Write out every entry exactly as it appears.

== Information provided

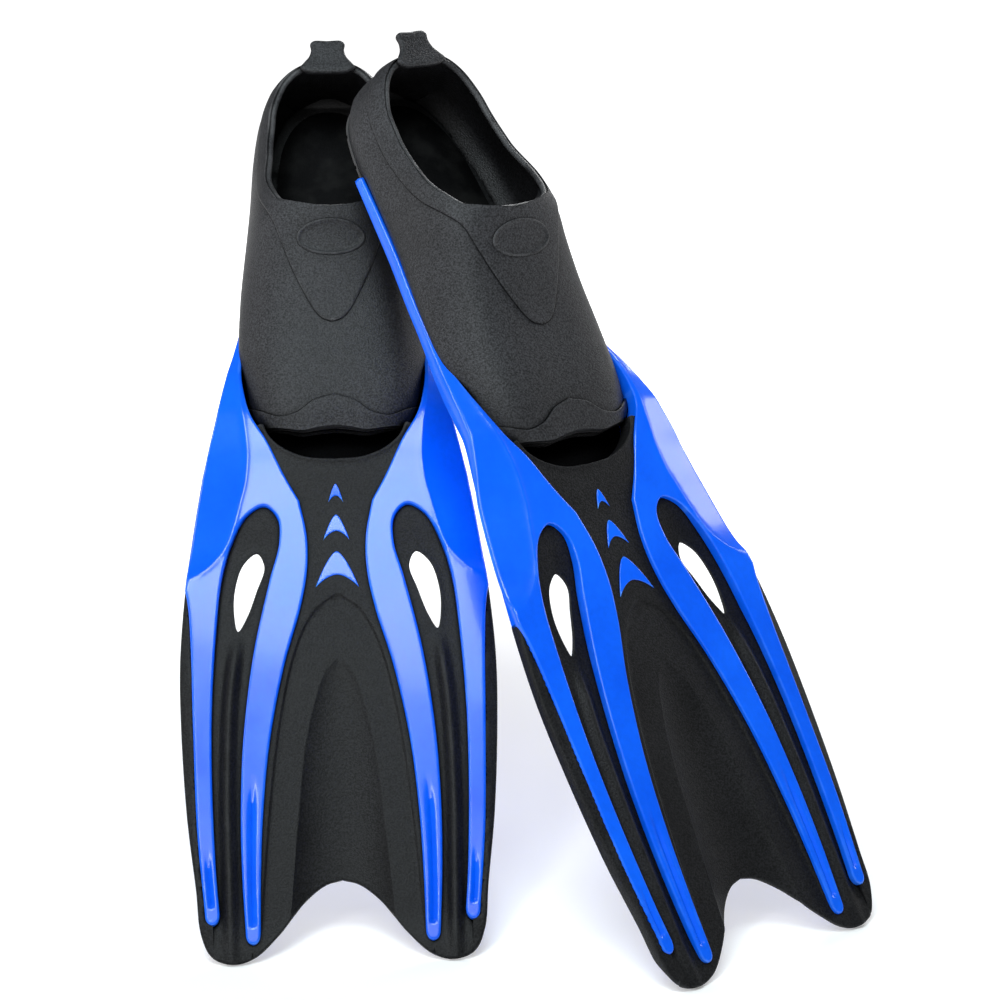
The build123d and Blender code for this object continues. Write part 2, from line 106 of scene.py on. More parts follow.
# The rails beside the foot, as x and y, then heights and slopes for a given y.
SHOULDER = (84.5, 314)  # where the blade's outline turns into the rail
RAIL_OUTER = [(79.8, 335), (75.5, 354), (72.5, 370), (69, 388), (65, 405), (60, 430), (57, 460), (54, 490),
              (52, 520), (50, 552)]
RAIL_INNER = [(31.5, 310), (43, 335), (53.5, 354), (57.5, 370), (59.5, 388), (58.8, 405), (56.2, 430),
              (53.2, 460), (50.2, 490), (48.2, 520), (46.2, 552)]
RIB_LEVEL = [(0, 2.0), (300, 2.0), (318, 2.2), (335, 2.8), (354, 2.0), (370, -2), (388, -9), (405, -17),
             (430, -26), (460, -32), (490, -36), (520, -40.5), (552, -46)]
RIB_UNDER = [(0, -7.0), (275, -7.0), (312, -8.0), (335, -9.5), (354, -11.5), (370, -17), (388, -24),
             (405, -30), (430, -36), (460, -40.6), (490, -44.6), (520, -48.7), (552, -53)]
FACET_SLOPE = [(236, 0), (254, 0.30), (318, 0.30), (335, 0.27), (354, 0.26), (370, 0.33), (388, 0.42),
               (405, 0.45), (430, 0.35), (552, 0.3)]
TIP_LEVEL = -0.4  # height of the black pieces' upper side at the tips
TIP_UNDER = -3.5  # and of their underside
CHANNEL_BED = [(-5, -2.0), (30, -2.3), (150, -2.6), (190, -3.2), (215, -4.4), (245, -5.0), (262, -4.4),
               (280, -2.4), (296, -1.0)]
TRAY_SECTIONS = [  # y, keel half, underside, edge underside
    (552, 46, -53.5, -53), (520, 48, -49.2, -48.7), (490, 50, -45.1, -44.6), (460, 52, -41.1, -40.6),
    (430, 54, -37, -36), (405, 54, -33.6, -30), (388, 52, -31.3, -24), (370, 49, -27.5, -17),
    (354, 46, -23, -11), (335, 42, -15.5, -8), (310, 36, -8.5, -7.5)]
POCKET_SECTIONS = [  # y, half, widest z, shoulder x, shoulder z, crown z
    (341, 47, -10, 36, -1.5, 1.5), (356, 54.5, -12, 40, 1.5, 5), (372, 58.5, -15, 43, 3, 7),
    (390, 60.8, -17, 44, 3.5, 8.5), (413, 61.5, -19, 44, 4.5, 10), (440, 60.5, -22, 43, 7, 14.5),
    (469, 58, -24, 41, 13, 21.5), (487, 56, -26, 40, 17.5, 28), (515, 53.5, -30, 41, 10, 34),
    (545, 52, -34, 40.5, -4, 24), (575, 48.5, -38, 38.5, -9.5, 12), (594, 42, -38, 33.5, -9.7, 5),
    (606, 33, -38, 26, -9.5, 0), (612.5, 22.5, -37, 17, -10, -3), (615.5, 10, -36, 7, -14, -9)]
TOE_END = 341.0  # y of the pocket's end at the toe
TOE_BAND_END = 341.2  # y where the toe band stops
THROAT = 487.0  # y of the opening's front
HEEL_TURN = 606.0  # y where the heel starts to round off
HEEL_END = 615.5  # y of the last section
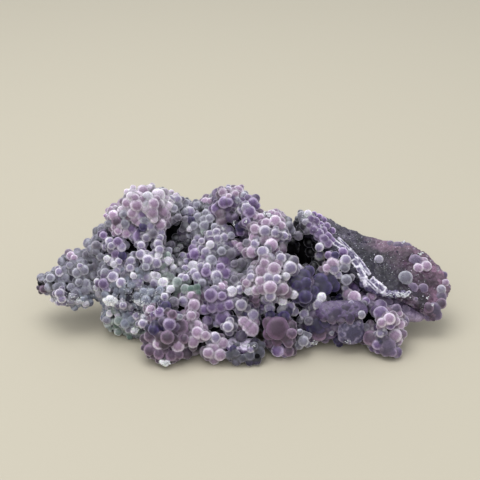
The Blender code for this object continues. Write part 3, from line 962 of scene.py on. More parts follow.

====

The answer:
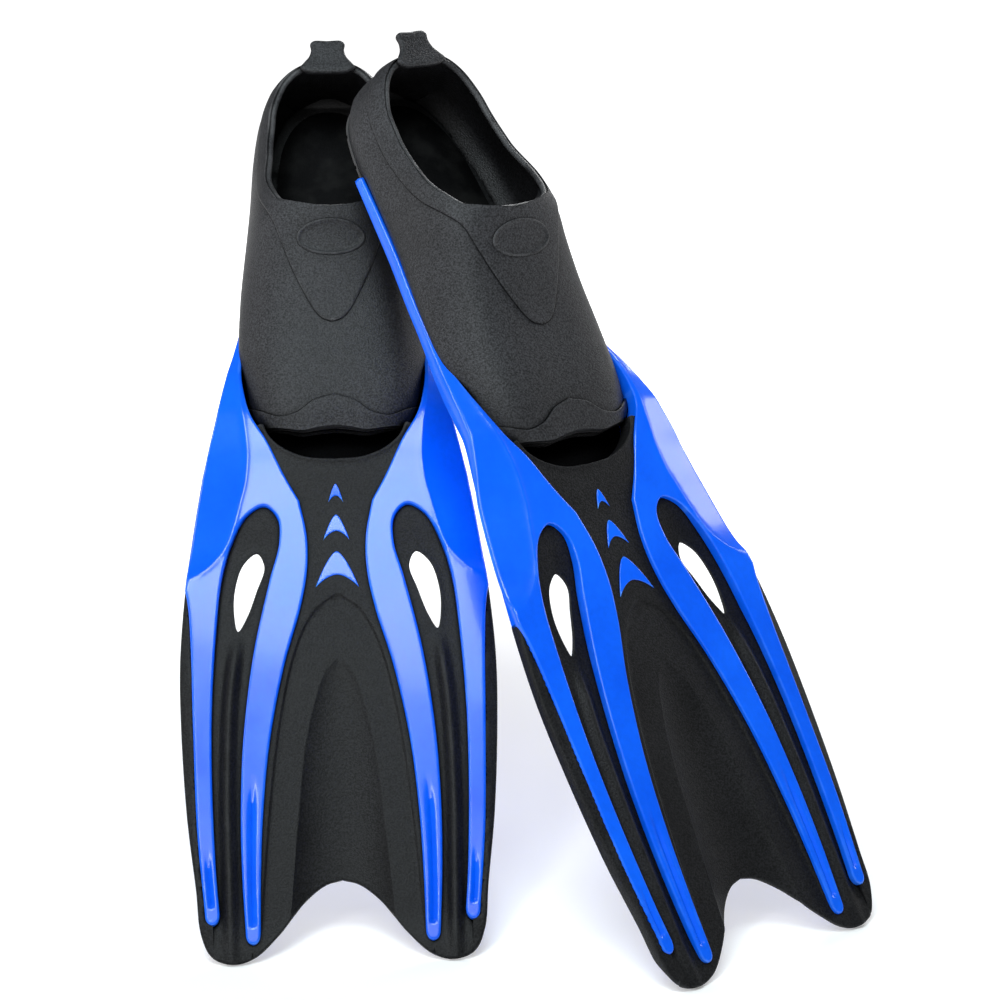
The build123d and Blender code for this object continues. Write part 2, from line 106 of scene.py on. More parts follow.
# The rails beside the foot, as x and y, then heights and slopes for a given y.
SHOULDER = (84.5, 314)  # where the blade's outline turns into the rail
RAIL_OUTER = [(79.8, 335), (75.5, 354), (72.5, 370), (69, 388), (65, 405), (60, 430), (57, 460), (54, 490),
              (52, 520), (50, 552)]
RAIL_INNER = [(31.5, 310), (43, 335), (53.5, 354), (57.5, 370), (59.5, 388), (58.8, 405), (56.2, 430),
              (53.2, 460), (50.2, 490), (48.2, 520), (46.2, 552)]
RIB_LEVEL = [(0, 2.0), (300, 2.0), (318, 2.2), (335, 2.8), (354, 2.0), (370, -2), (388, -9), (405, -17),
             (430, -26), (460, -32), (490, -36), (520, -40.5), (552, -46)]
RIB_UNDER = [(0, -7.0), (275, -7.0), (312, -8.0), (335, -9.5), (354, -11.5), (370, -17), (388, -24),
             (405, -30), (430, -36), (460, -40.6), (490, -44.6), (520, -48.7), (552, -53)]
FACET_SLOPE = [(236, 0), (254, 0.30), (318, 0.30), (335, 0.27), (354, 0.26), (370, 0.33), (388, 0.42),
               (405, 0.45), (430, 0.35), (552, 0.3)]
TIP_LEVEL = -0.4  # height of the black pieces' upper side at the tips
TIP_UNDER = -3.5  # and of their underside
CHANNEL_BED = [(-5, -2.0), (30, -2.3), (150, -2.6), (190, -3.2), (215, -4.4), (245, -5.0), (262, -4.4),
               (280, -2.4), (296, -1.0)]
TRAY_SECTIONS = [  # y, keel half, underside, edge underside
    (552, 46, -53.5, -53), (520, 48, -49.2, -48.7), (490, 50, -45.1, -44.6), (460, 52, -41.1, -40.6),
    (430, 54, -37, -36), (405, 54, -33.6, -30), (388, 52, -31.3, -24), (370, 49, -27.5, -17),
    (354, 46, -23, -11), (335, 42, -15.5, -8), (310, 36, -8.5, -7.5)]
POCKET_SECTIONS = [  # y, half, widest z, shoulder x, shoulder z, crown z
    (341, 47, -10, 36, -1.5, 1.5), (356, 54.5, -12, 40, 1.5, 5), (372, 58.5, -15, 43, 3, 7),
    (390, 60.8, -17, 44, 3.5, 8.5), (413, 61.5, -19, 44, 4.5, 10), (440, 60.5, -22, 43, 7, 14.5),
    (469, 58, -24, 41, 13, 21.5), (487, 56, -26, 40, 17.5, 28), (515, 53.5, -30, 41, 10, 34),
    (545, 52, -34, 40.5, -4, 24), (575, 48.5, -38, 38.5, -9.5, 12), (594, 42, -38, 33.5, -9.7, 5),
    (606, 33, -38, 26, -9.5, 0), (612.5, 22.5, -37, 17, -10, -3), (615.5, 10, -36, 7, -14, -9)]
TOE_END = 341.0  # y of the pocket's end at the toe
TOE_BAND_END = 341.2  # y where the toe band stops
THROAT = 487.0  # y of the opening's front
HEEL_TURN = 606.0  # y where the heel starts to round off
HEEL_END = 615.5  # y of the last section
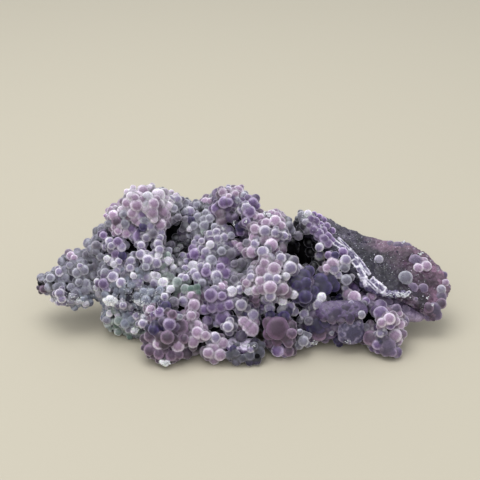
The Blender code for this object continues. Write part 3, from line 962 of scene.py on. More parts follow.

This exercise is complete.